60052 Prince Palatine - I think this one came in an M&S set, I picked mine up secondhand from a certain youtuber, still one of my favourites in the collection.

103/502 Black Flying Scotsman - one of the original run of 500, its a nice model.

73050 - BRM LE model with nameplates, one of my favourites (albeit Bachmann not Hornby)
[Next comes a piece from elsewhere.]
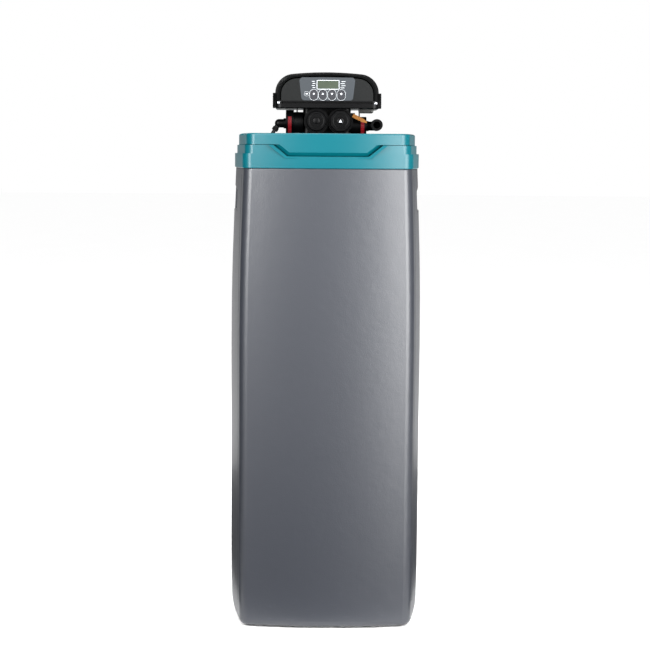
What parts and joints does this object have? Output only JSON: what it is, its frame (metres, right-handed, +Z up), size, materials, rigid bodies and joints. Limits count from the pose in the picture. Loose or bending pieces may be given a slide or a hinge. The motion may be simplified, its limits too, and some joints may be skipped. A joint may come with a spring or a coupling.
{
  "type": "water softener",
  "caption": "Tall grey salt cabinet with a teal lid, resin tank inside, black control valve and display head on top.",
  "frame": {"origin": "on the floor under the middle of the cabinet", "axes": "+Z up, the front faces -Y, +X to the right as seen from the front"},
  "size_m": [0.3322, 0.5155, 0.926],
  "materials": {
    "cabinet_grey": "satin blow-moulded polyethylene, blue-grey",
    "teal": "satin teal ABS",
    "black_plastic": "black glass-filled plastic",
    "smoke_black": "glossy black cover",
    "panel_dark": "dark grey front panel",
    "overlay_grey": "printed grey film",
    "key_grey": "grey keys with pale outlines",
    "display_glass": "clear window over a grey-green display",
    "red_plastic": "red levers",
    "amber_plastic": "amber ribbed strap",
    "clear_grey": "smoky grey moulding",
    "white_plastic": "natural white plastic",
    "tube_black": "black polyethylene tube",
    "tank_wrap": "wound glass fibre in resin",
    "resin_beads": "ion exchange beads",
    "rubber": "black rubber",
    "steel": "stainless steel",
    "nylon": "natural nylon",
    "board_green": "green circuit board",
    "motor_metal": "plated motor can",
    "lead_grey": "grey sensor leads"
  },
  "bodies": {
    "softener": {"cabinet": "cabinet_grey", "foot_pads": "rubber", "deck": "teal", "lid_hinge_pins": "steel", "resin_tank": "tank_wrap", "tank_boot": "black_plastic", "resin_bed": "resin_beads", "riser_tube": "white_plastic", "bottom_distributor": "white_plastic", "top_strainer": "white_plastic", "salt_grid": "white_plastic", "brine_well": "white_plastic", "brine_well_cap": "white_plastic", "pickup_tube": "white_plastic", "brine_tube": "tube_black", "tube_grommet": "rubber", "overflow_elbow": "black_plastic", "overflow_nut": "black_plastic", "valve_body": "black_plastic", "neck_seal": "rubber", "injector": "nylon", "flow_control": "rubber", "injector_cap": "black_plastic", "flow_cap": "black_plastic", "brine_valve": "black_plastic", "brine_elbow": "black_plastic", "brine_nut": "black_plastic", "drain_valve": "black_plastic", "drain_elbow": "black_plastic", "drain_strap": "amber_plastic", "pipe_tails": "black_plastic", "union_nuts": "black_plastic", "head_tray": "black_plastic", "front_panel": "panel_dark", "panel_overlay": "overlay_grey", "display_window": "display_glass", "key_pad": "rubber", "circuit_board": "board_green", "motor": "motor_metal", "motor_housing": "clear_grey", "spring_plate": "steel", "sensor_leads": "lead_grey", "cable_gland": "black_plastic", "head_screws": "steel"},
    "salt_lid": {"salt_lid": "teal"},
    "head_cover": {"head_cover": "smoke_black"},
    "brine_lever": {"brine_lever": "red_plastic"},
    "drain_lever": {"drain_lever": "red_plastic"},
    "brine_float": {"brine_float": "white_plastic"},
    "camshaft": {"camshaft": "nylon", "drive_gear": "nylon"},
    "pinion": {"pinion": "steel"},
    "button_1": {"button_1": "key_grey"},
    "flapper_1": {"flapper_1": "nylon"},
    "button_2": {"button_2": "key_grey"},
    "flapper_2": {"flapper_2": "nylon"},
    "button_3": {"button_3": "key_grey"},
    "flapper_3": {"flapper_3": "nylon"},
    "button_4": {"button_4": "key_grey"},
    "flapper_4": {"flapper_4": "nylon"}
  },
  "joints": [
    {"name": "lid_hinge", "type": "hinge", "parent": "softener", "child": "salt_lid", "pos_m": [0, -0.044, 0.813], "axis": [-1, 0, 0], "range_deg": [0, 80]},
    {"name": "cover_lift", "type": "slide", "parent": "softener", "child": "head_cover", "axis": [0, 0, 1], "range_m": [0, 0.09]},
    {"name": "brine_lever_turn", "type": "hinge", "parent": "softener", "child": "brine_lever", "pos_m": [-0.065, 0.032, 0.8395], "axis": [1, 0, 0], "range_deg": [0, 90]},
    {"name": "drain_lever_turn", "type": "hinge", "parent": "softener", "child": "drain_lever", "pos_m": [0.0625, 0.032, 0.8327], "axis": [1, 0, 0], "range_deg": [0, 90]},
    {"name": "float_slide", "type": "slide", "parent": "softener", "child": "brine_float", "axis": [0, 0, 1], "range_m": [0, 0.5]},
    {"name": "camshaft_turn", "type": "hinge", "parent": "softener", "child": "camshaft", "pos_m": [0, 0.078, 0.888], "axis": [1, 0, 0], "continuous": true},
    {"name": "pinion_turn", "type": "hinge", "parent": "softener", "child": "pinion", "pos_m": [0.052, 0.06076, 0.87354], "axis": [1, 0, 0], "continuous": true},
    {"name": "button_1_press", "type": "slide", "parent": "softener", "child": "button_1", "axis": [0, 1, 0], "range_m": [0, 0.001], "stiffness_N_per_m": 400, "springref_m": -0.001},
    {"name": "button_2_press", "type": "slide", "parent": "softener", "child": "button_2", "axis": [0, 1, 0], "range_m": [0, 0.001], "stiffness_N_per_m": 400, "springref_m": -0.001},
    {"name": "button_3_press", "type": "slide", "parent": "softener", "child": "button_3", "axis": [0, 1, 0], "range_m": [0, 0.001], "stiffness_N_per_m": 400, "springref_m": -0.001},
    {"name": "button_4_press", "type": "slide", "parent": "softener", "child": "button_4", "axis": [0, 1, 0], "range_m": [0, 0.001], "stiffness_N_per_m": 400, "springref_m": -0.001},
    {"name": "flapper_1_tilt", "type": "hinge", "parent": "softener", "child": "flapper_1", "pos_m": [0, 0.104, 0.8715], "axis": [1, 0, 0], "range_deg": [0, 4], "stiffness_Nm_per_rad": 0.05, "springref_deg": -5.73},
    {"name": "flapper_2_tilt", "type": "hinge", "parent": "softener", "child": "flapper_2", "pos_m": [0, 0.104, 0.8715], "axis": [1, 0, 0], "range_deg": [0, 4], "stiffness_Nm_per_rad": 0.05, "springref_deg": -5.73},
    {"name": "flapper_3_tilt", "type": "hinge", "parent": "softener", "child": "flapper_3", "pos_m": [0, 0.104, 0.8715], "axis": [1, 0, 0], "range_deg": [0, 4], "stiffness_Nm_per_rad": 0.05, "springref_deg": -5.73},
    {"name": "flapper_4_tilt", "type": "hinge", "parent": "softener", "child": "flapper_4", "pos_m": [0, 0.104, 0.8715], "axis": [1, 0, 0], "range_deg": [0, 4], "stiffness_Nm_per_rad": 0.05, "springref_deg": -5.73}
  ],
  "couplings": [
    {"joint": "pinion_turn", "follows": "camshaft_turn", "ratio": -4}
  ]
}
4491 Commonwealth of Australia - picked this up new for £80 from the Hornby stand (Warley or Al Pal, can't recall). Think this is a little unusual now, considering its detailing faults.

Finally the LNER O6 7675

 

Nice choices, including the Bachmann 73050, A3 60052 has a nice presence, redolent of the Great Central main line with 'The Master Cutler', and 103/502 in wartime black I think is truly superb.

 

I think it just brings home how subjective things are, I have always loved the Great Central and its atmosphere whether the London Extension or the Midlands industrial 'feel', and with Bachmann now doing SECR Birdcages to perhaps suit the Hornby SECR H 0-4-4T  I'm going to have to resist that new pre-grouping beauty D11/1 'Mons' and wonder if a C4 will be made RTR before I'm 100!  :) 

 

Don't mention Brighton Atlantics!

 

 

confession;  I am basically stuck with being SR... Guildford,  it's like football teams, you can't change your blood-type!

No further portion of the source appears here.